Antonio Alfano (born November 10, 2000) is an American-Canadian professional football defensive tackle.

==Early life==
Alfano was born on November 10, 2000, in Livingston, New Jersey. Raised in Rahway, New Jersey, Alfano attended the local public schools through eighth grade before enrolling at Bergen Catholic High School. He transferred to Rahway High School in his hometown, before moving from Rahway to the Avenel section of Woodbridge Township, New Jersey, and transferring to Colonia High School in New Jersey. As a senior, Alfano was a 5-star recruit and the fifth-ranked overall player in the class of 2019, and was named to the All-American team by MaxPreps.
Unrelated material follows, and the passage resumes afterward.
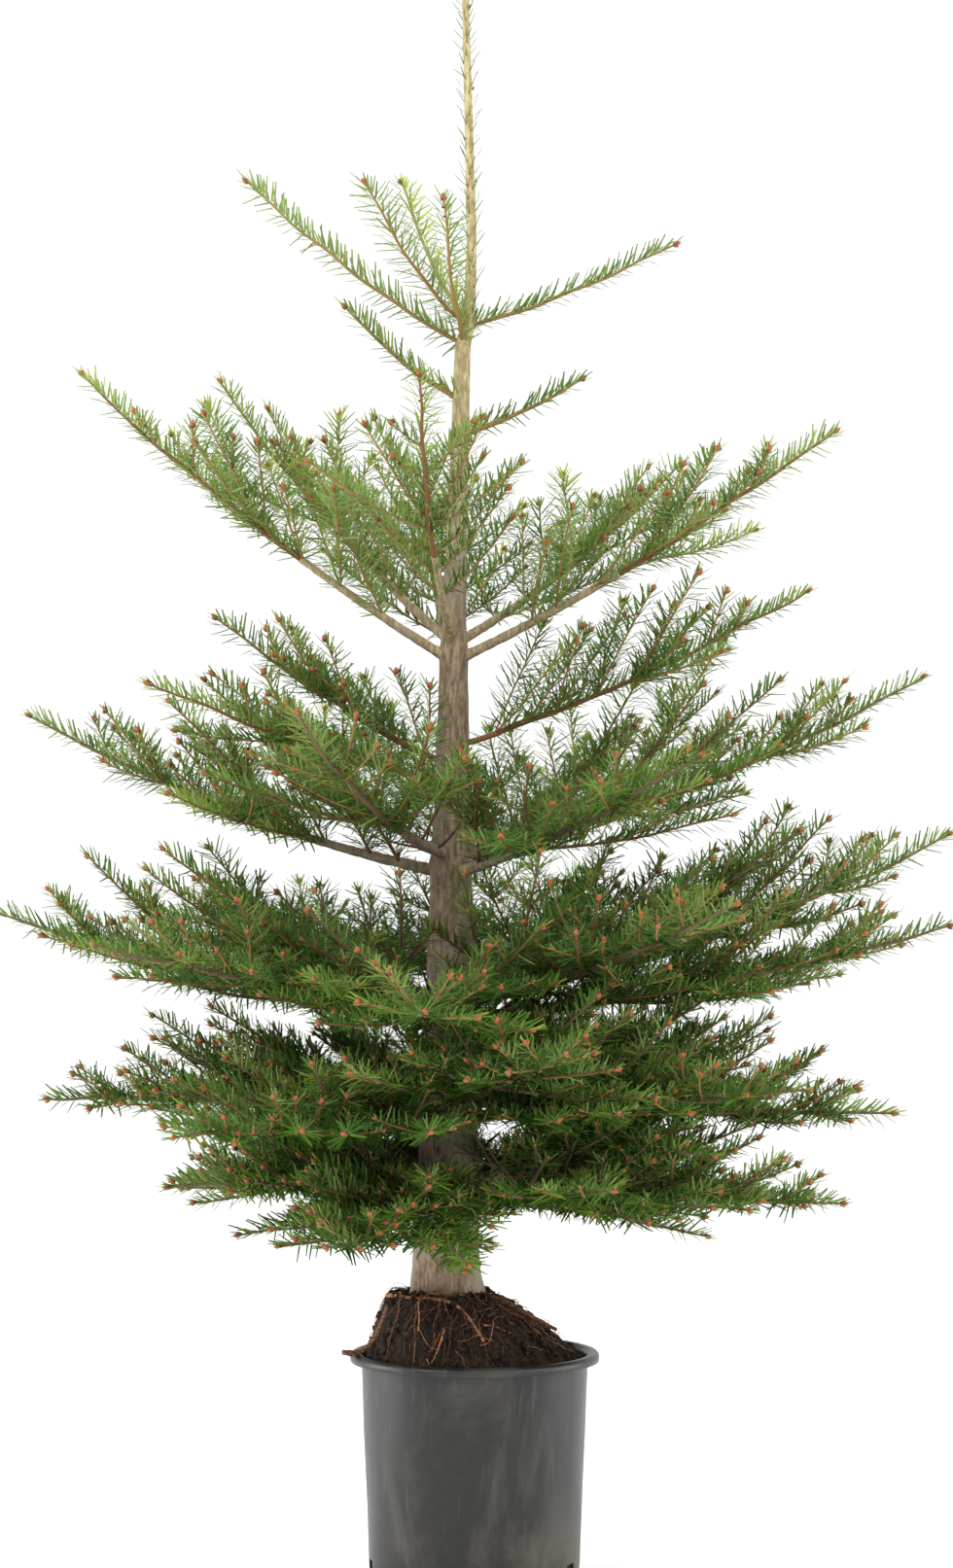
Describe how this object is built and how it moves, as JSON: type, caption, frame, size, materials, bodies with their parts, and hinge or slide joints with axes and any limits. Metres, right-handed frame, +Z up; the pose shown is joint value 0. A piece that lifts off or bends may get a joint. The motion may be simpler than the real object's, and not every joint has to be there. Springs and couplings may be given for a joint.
{
  "type": "potted nordmann fir",
  "caption": "Young potted fir tree: one tapering trunk with whorls of boughs and flat sprays of needles, rooted in a mound of soil in a round black nursery pot.",
  "frame": {"origin": "middle of the pot's flat underside", "axes": "+Z up along the trunk, +X to the viewer's right and -Y towards the viewer of the picture"},
  "size_m": [1.0292, 0.886, 1.787],
  "materials": {
    "pot": "matte",
    "soil": "matte",
    "bark": "matte",
    "roots": "matte",
    "needles": "satin"
  },
  "bodies": {
    "root": {"foliage_between_1": "needles", "foliage_between_2": "needles", "foliage_between_3": "needles", "foliage_between_4": "needles", "foliage_between_5": "needles", "foliage_between_6": "needles", "foliage_tier1_1": "needles", "foliage_tier1_2": "needles", "foliage_tier1_3": "needles", "foliage_tier1_4": "needles", "foliage_tier1_5": "needles", "foliage_tier2_1": "needles", "foliage_tier2_2": "needles", "foliage_tier2_3": "needles", "foliage_tier2_4": "needles", "foliage_tier2_5": "needles", "foliage_tier2_6": "needles", "foliage_tier3_1": "needles", "foliage_tier3_2": "needles", "foliage_tier3_3": "needles", "foliage_tier3_4": "needles", "foliage_tier3_5": "needles", "foliage_tier3_6": "needles", "foliage_tier4_1": "needles", "foliage_tier4_2": "needles", "foliage_tier4_3": "needles", "foliage_tier4_4": "needles", "foliage_tier4_5": "needles", "foliage_tier4_6": "needles", "foliage_tier4_7": "needles", "foliage_tier4_8": "needles", "foliage_tier5_1": "needles", "foliage_tier5_2": "needles", "foliage_tier5_3": "needles", "foliage_tier5_4": "needles", "foliage_tier5_5": "needles", "foliage_tier5_6": "needles", "foliage_tier5_7": "needles", "foliage_tier6_1": "needles", "foliage_tier6_2": "needles", "foliage_tier6_3": "needles", "foliage_tier6_4": "needles", "foliage_tier6_5": "needles", "foliage_tier6_6": "needles", "limb_tier2_1": "bark", "limb_tier2_2": "bark", "limb_tier2_3": "bark", "limb_tier2_4": "bark", "limb_tier2_5": "bark", "limb_tier2_6": "bark", "limb_tier3_1": "bark", "limb_tier3_4": "bark", "limb_tier3_5": "bark", "limb_tier3_6": "bark", "pot": "pot", "root_left": "roots", "root_loop": "roots", "root_right": "roots", "soil": "soil", "trunk": "bark"}
  },
  "joints": []
}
He received scholarship offers from Alabama, Notre Dame, Florida State, Florida, LSU, USC, Miami, Ohio State, Penn State, Rutgers and others.

==College career==
As a freshman at Alabama, Alfano was absent from class and practices in September for unspecified reasons, though his father tweeted that his son's absence may have stemmed from Alfano's grandmother, who had been in ill health at the time. Alfano entered the NCAA transfer portal on September 13, 2019, and Colorado Buffaloes head coach (and former Alabama Crimson Tide defensive backs coach) Mel Tucker announced that Alfano transferred to Colorado on November 4, 2019. Alabama head coach Nick Saban addressed the player's time with the team by saying he "basically quit." He saw no playing time with the Crimson Tide.

Buffaloes head coach Mel Tucker had previously recruited Alfano to Georgia, where Tucker was the defensive coordinator at the time. One month after Alfano officially enrolled at Colorado, Tucker left to be the head coach at Michigan State University, while Alfano's position coach at Colorado, Jimmy Brumbaugh, also left the same week to take a coaching job at the University of Tennessee. On May 29, 2020, it was reported that Alfano left both Colorado and its football team. On August 19, 2020, Alfano was reinstated to the team.

Without playing a game at Colorado, Alfano transferred to Independence Community College, but never saw game action there, either. After a year out of football, he joined Lackawanna College in Pennsylvania, playing in five games with 14 tackles (eight for loss), four sacks, one pass knockdown and one forced fumble.

==Professional career==
The Edmonton Elks drafted Alfano in the 2024 CFL supplemental draft. He obtained Canadian citizenship via his mother who is from Toronto but was not able to formally acquire it in time to be eligible for the 2024 CFL draft.